On Tuesday, 8 November 2016 2:25 AM, Akihiro Sagawa wrote:
On Sun, 6 Nov 2016 22:56:17 +0000, Hugh McMaster wrote:
I agree that wineconsole should have two modes, but I'm not sure we need special handling for full width characters in Western locales. Actually, I'm interested to find out how many full-width characters are in SBCS locales.
How can we know whether a DBCS character needs one or two cells for rendering?
SBCS mode: My test shows even Kanji characters use a one cell in SBCS console buffer. Thus, I guess no character occupies two cells. However, Kanji glyph has twice width of ASCII character. So, we need to consider them.
I did some testing on my Windows system with the locale set to Japanese. The keyboard IME gave me Hiragana, full-width Katakana and alphanumeric, and half-width Katakana and alphanumeric.

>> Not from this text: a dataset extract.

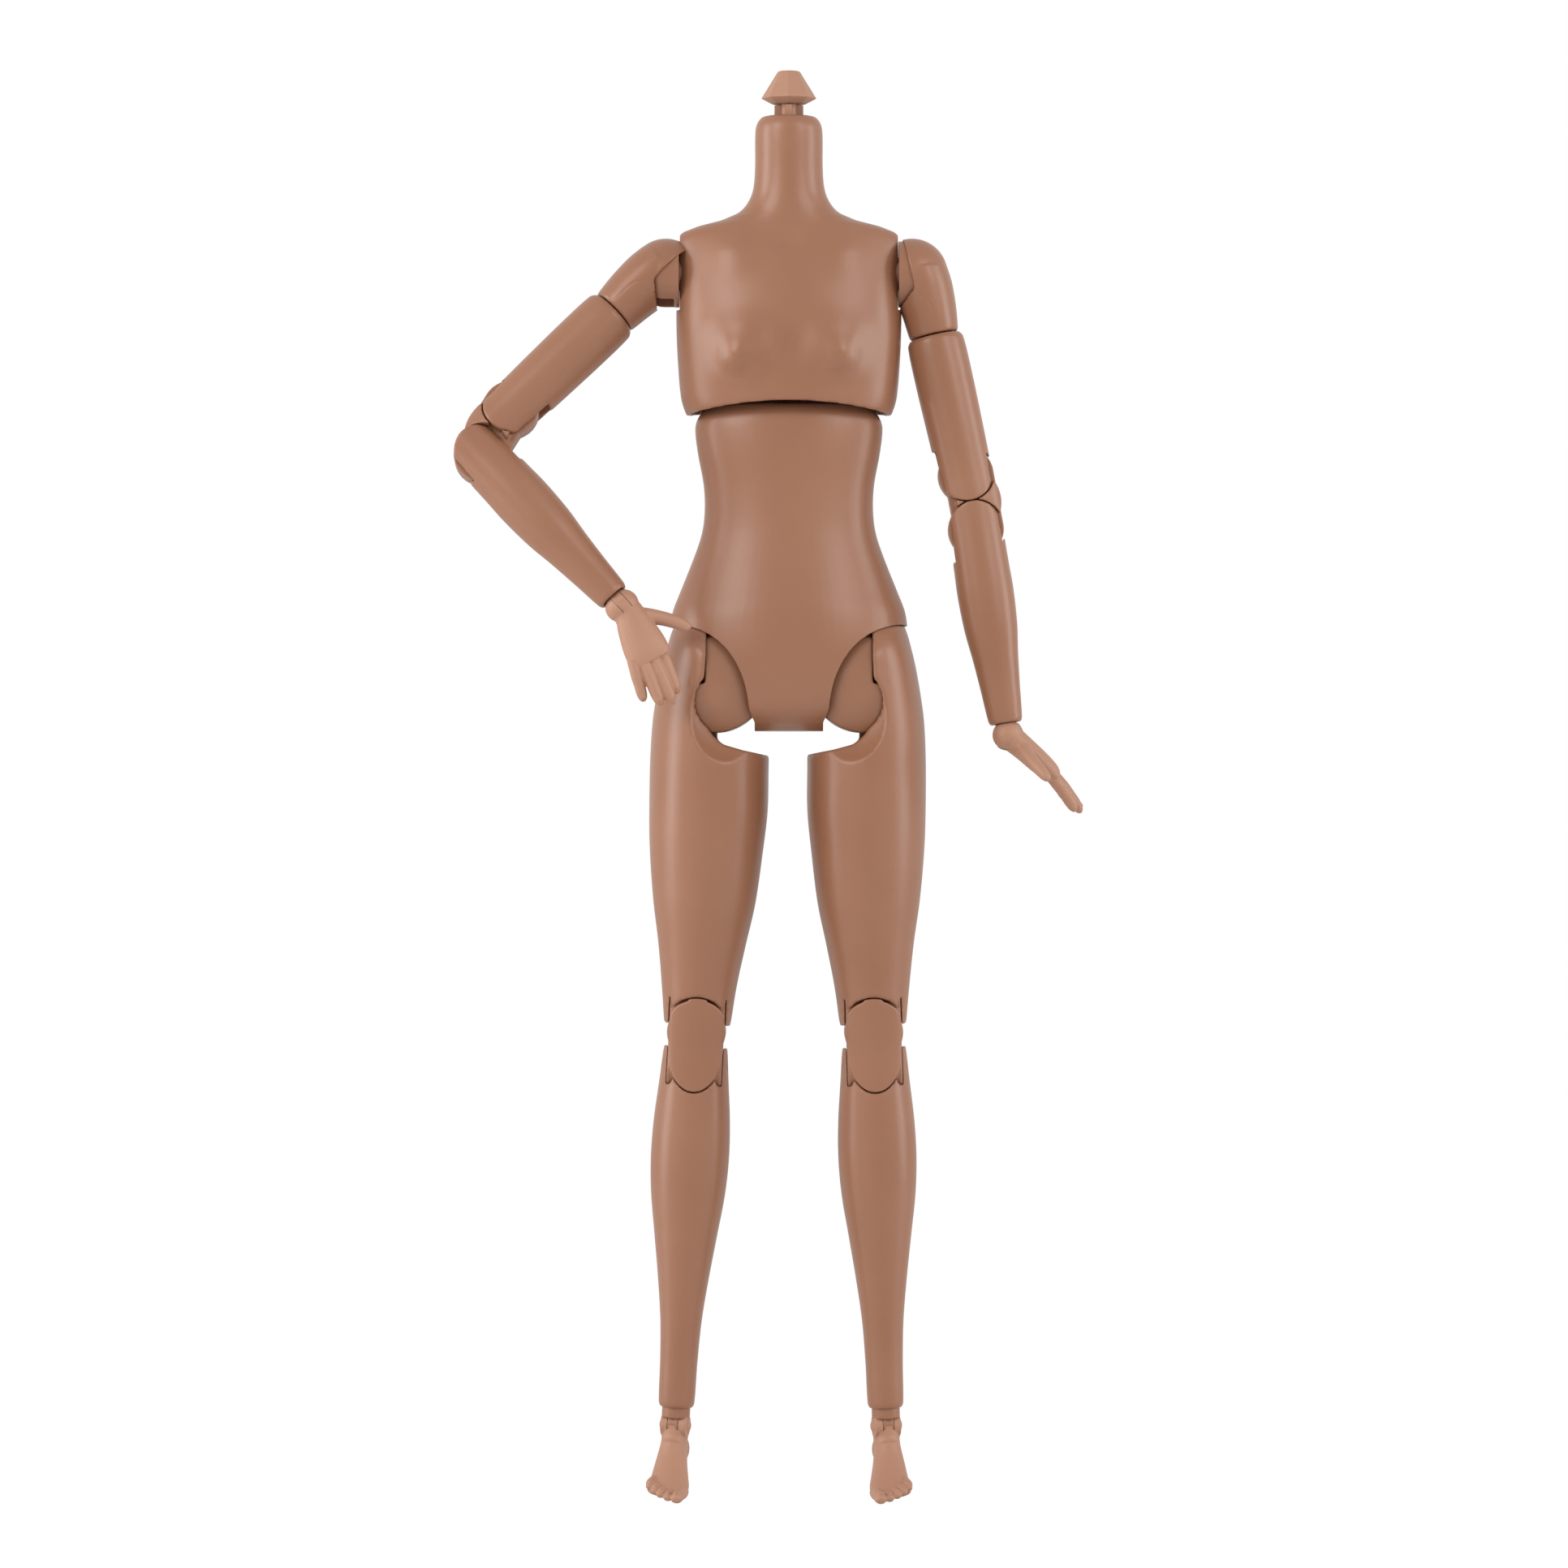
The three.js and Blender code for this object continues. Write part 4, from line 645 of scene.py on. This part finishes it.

I couldn't type much in Japanese. Most of the keys gave me alphanumeric characters. When using the full-width character set, each character (including alphanumeric) had a lot of space surrounding it. Half-width characters appeared normally.
DBCS mode: ASCII characters and half-width Katakana characters need one cell
> buffer. Others, such as Kanji, need two cell buffers. Please note some
symbols in ISO-8859-1 (e.g. multiplication sign) use two cell buffers in DBCS mode.
Language question: can half-width and full-width characters appear together in the same sentence? I'm wondering how the console determines the width required? Does it use some kind of WINAPI call for the character set?
There is a font glyph issue, too. For instance, fixed-pitch Western font is designed multiplication sign as the same width as ASCII character (as seen in ISO-8859-1). But, it should have as the same width as Kanji for DBCS mode. It could be possible to reject Western-style font for DBCS console.
That seems fair. IIRC, @-prefixed Asian fonts are not allowed in the SBCS Windows console.